Red guerrillas originated from the people, chiefly the peasantry, or freshly baked workers of rustic origin. The rank-and-file Reds were overwhelmingly anti-Jewish. This stemmed from their ancient attitudes. During the revolution, their prejudices took on a Marxist form of class struggle. It was in essence a modernized version of a jacquerie of the so-called “black people” (tshern). In other words, in this antisemitic form, they practiced their class struggle. It complemented their ruthless practice of the same Marxist animus against the landed nobility, intelligentsia, and other “bourgeoisie,” who, after all, were not Jewish, and, yet, their slaughter was virtually indistinguishable from the murder of the Jewish people.

Outside of the territories of central Russia, where the Jewish minority was small, the Leninist slogan “rob that which was robbed” (grab nagralyonnoe) targeted – aside from the landed nobility, intelligentsia, officials, and entrepreneurs – primarily Ukrainian and Belarusian Jews. The very same mob, who, to the great delight of the Bolsheviks, murdered the “white hands” (bialoruchki) and “lords,” (baren’) also slaughtered Jews. Lenin very much supported the orgy of anarchy. It did not matter to him that it also enveloped the Jewish people as well. He never stopped the murder, violence, and robbery. Anarchy was convenient for him until such time when all laid in ruins and upon them, the Bolshevik leader could build his utopian Soviet power.

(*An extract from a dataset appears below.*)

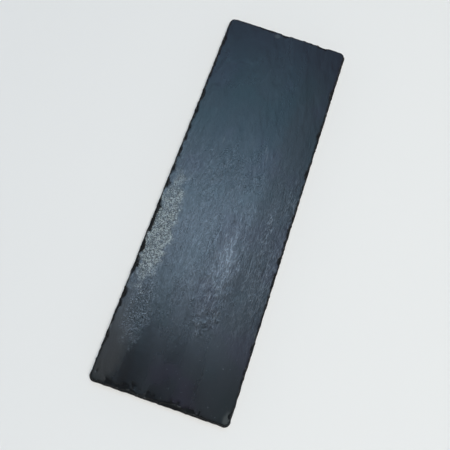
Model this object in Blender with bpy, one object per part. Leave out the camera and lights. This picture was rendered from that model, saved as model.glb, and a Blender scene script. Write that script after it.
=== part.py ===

Furthermore, as we have already mentioned, a rather large part of the Jewish community constituted also the middle class, i.e., the hated “bourgeoisie.” Why would Lenin show mercy toward the Jewish “class enemy?” Why would the Soviet dictator support Jewish political orientations, such as Zionism or Orthodoxy, which inculcated the Jewish masses with a separate national identity and solidified the Judaic faith, thus dragging them away from the egalitarian Soviet cauldron? Moreover, let us remember that in congruence with the zigzagging of the dialectic, Lenin was capable of conducting a policy that dictated getting rid of Jewish Communists from Soviet institutions to appease the mob and other antisemites. The Bolshevik dictator enjoyed in this endeavor the support of many a comrade, including those of Jewish origin, at the top of the Communist power structure.

In this context, it is obvious that the Bolshevik vozhdzh was unequivocally hostile to the Jewish people. At best, he treated Jews instrumentally to earn propaganda capital in the West as an alleged defender of the Jewish community against antisemitism. At worst, cynically and dialectically, he permitted the Jewish people to be mass murdered. In other words, Lenin approached Jews as he did other people: instrumentally, hatefully, class-wise.

Let us also remember that Lenin and his Communists endeavored to create an egalitarian paradise on earth based upon the “proletariat.” In this sense, their system automatically imposed a total uniformity. Marxism dictated that there was no room for anything other than an abstract “proletariat.” Therefore, Communism excluded all particularisms and anything else disturbing the project to uniformize the human race. This also concerned national, religious, and cultural characteristics. For those reasons, Bolshevism lacked space for Jews qua Jews, both religious and secular.

Doctrinally, Communism was not equipped to accommodate anyone “Other.” This was so in theory at least, which most scholars tend to ignore, including lately Brendan McGeever. However, it was flexible dialectics that dictated the Marxist praxis. It instrumentalized the Jews, which Robert S. Wistrich pointed out so astutely. One should be divested of any illusion that when Kenneth Moss wrote about a “Jewish Renaissance” in Russia, this concerned primarily the eight months following the February Revolution of 1917. The Bolshevik coup and seizure of power in October 1917 as well as the ongoing revolution and Civil War, transformed the “Jewish Renaissance” first into a false dawn for secular intellectuals, who wanted to marry Jewish nationalism with liberal cosmopolitism. Next, hell erupted for traditional Jews and others, including the center-right and centrist Jewish intelligentsia; sometime later, the progressives and even Jewish Communists and their leftist collaborators felt the short end of the stick. Incidentally, this ravenous socialist process swallowed up not only Jews but also all other slaves of the Kremlin, Ukrainians for example, who likewise initially rejoiced at the possibility of their national “Renaissance.” All were to become Soviets.

Perhaps one should be more precise: Almost all. From the very beginning, the Bolsheviks excluded from the ranks of human beings the so-called “former people” (byvsheye ludi) and “outlawed people” (lishentsi). They were treated as permanent “class enemies.” There were among them, first and foremost, the representatives of Russia’s pre-revolutionary elites, including Jews, as described by Golfo Alexopoulos, Douglas Smith, and Eric Lohr. Then others joined the ranks of the “counter-revolutionaries.” The definition of a “class enemy” proved to be infinitely elastic, and the rapaciousness of terror proved to be omnivorous. Ultimately, it also devoured the mythical “Judeo-Bolsheviks.” This is simply the logic of the revolution. It stems from the intolerant nature of Marxism-Leninism, which is predicated on hatred expressed as class struggle. It also originated in the intolerant personality of the leader of the revolution in Russia himself. He could not stand anyone who disagreed with him. Lenin created the foundations of the system which Stalin and others continued after him in the same form.

Lenin and his Bolsheviks were convinced, of course, that their revolution means liberation for everyone, including Jews. Strategically, they were utopians after all, and believed that their apocalyptic, Marxist formula for life is fabulous for everyone. And the dialectics dictated that the “Jewish question” be used as they saw fit at any given moment. Too bad McGeevor failed to grasp much about Lenin and his comrades in his The Bolshevik Response to Antisemitism in the Russian Revolution. As a man of the Left, he sadly cannot see the forest for the trees.